Les experts parlent de « décennie vertueuse » pour qualifier ces changements de comportements qui auraient un impact favorable sur l’environnement. Dernier exemple en date, l’acquisition en avril 2020 par AG2R La Mondiale de l’immeuble Thémis, situé dans le nord de l’éco-quartier Clichy-Batignolles. C’est un bâtiment labellisé HQE Exceptionnel (haute qualité environnementale), premier en Ile-de-France à avoir obtenu le label E+C- (énergie positive et réduction carbone). L’achat est largement relayé par l’entreprise car il fait d’elle un « bon élève » en matière de protection de l’environnement et il lui permet de prouver l’engagement du groupe en matière d’ISR.
Le label ISR créé en 2015 par Bercy
Cette tendance ne veut pas dire que les investissements en faveur des énergies fossiles cessent pour autant. Et le concept d’ISR peut parfois prêter à confusion car pas forcément bien défini. Concrètement, qui décide de si un investissement s’inscrit dans un ISR ou non ? Les marchés financiers et les entreprises ? Les gouvernements et les autorités de régulation des marchés ?
Pour citer l’exemple de la France, Michel Sapin, alors ministre de l’Economie, créé en 2015 le label ISR. Les fonds d’investissement souhaitant l’acquérir doivent répondre à un cahier des charges bien précis. Lors de la dernière décennie, les investisseurs institutionnels ont bien compris l’intérêt qu’il y avait à réaliser des ISR mais le particulier, en revanche, reste encore relativement peu informé.

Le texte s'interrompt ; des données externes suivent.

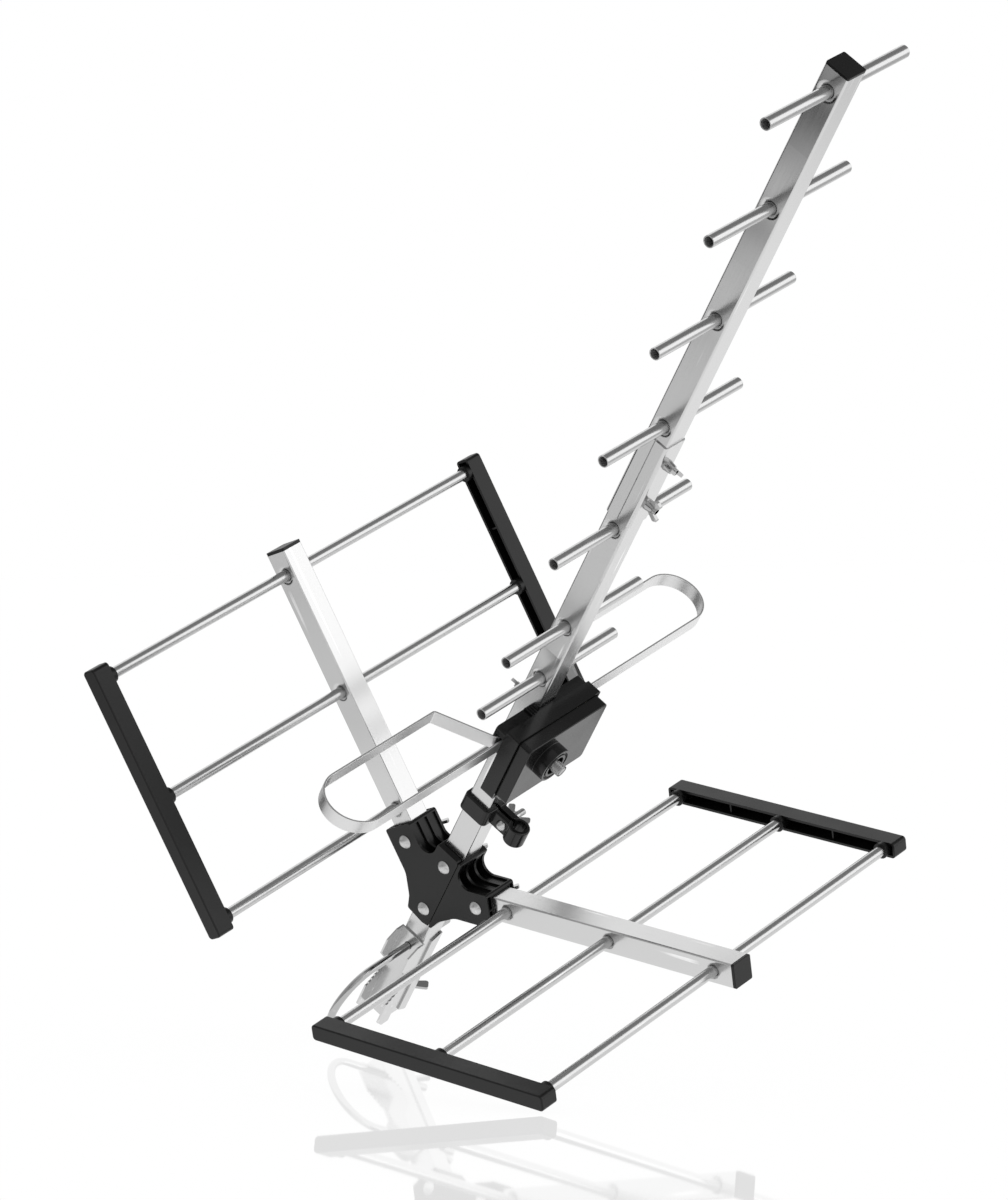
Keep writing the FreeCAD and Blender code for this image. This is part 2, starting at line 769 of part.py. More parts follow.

Aujourd’hui, l’activisme actionnarial ne représente pas que des motifs d’espoir dans le paysage économique français. Cet activisme est dans le collimateur de Bercy car depuis plusieurs mois, de grands groupes français sont en proie à des fonds d’investissement minoritaires qui manœuvrent pour récupérer la gouvernance. Lagardère, Pernod-Ricard ou encore Casino sont dans ce cas-là.
Activisme actionnarial : oui mais…
Et si l’activisme est encouragé lorsqu’il s’agit de promouvoir de réelles valeurs de développement durable, il est aussi dénoncé et craint lorsqu’il répond à une simple logique de profit. Car l’activisme actionnarial peut être utilisé pour pointer du doigt des dysfonctionnements et des erreurs de la part de la gouvernance d’une entreprise afin de s’en emparer et ce, dans le seul but de générer des profits.
Face à cette montée de l’activisme actionnarial en France, le gouvernement souhaiterait légiférer mais un fonds activiste ne peut être considéré comme une entité juridique. Les prochaines semaines devraient apporter de nouvelles réponses pour clarifier les futures orientations.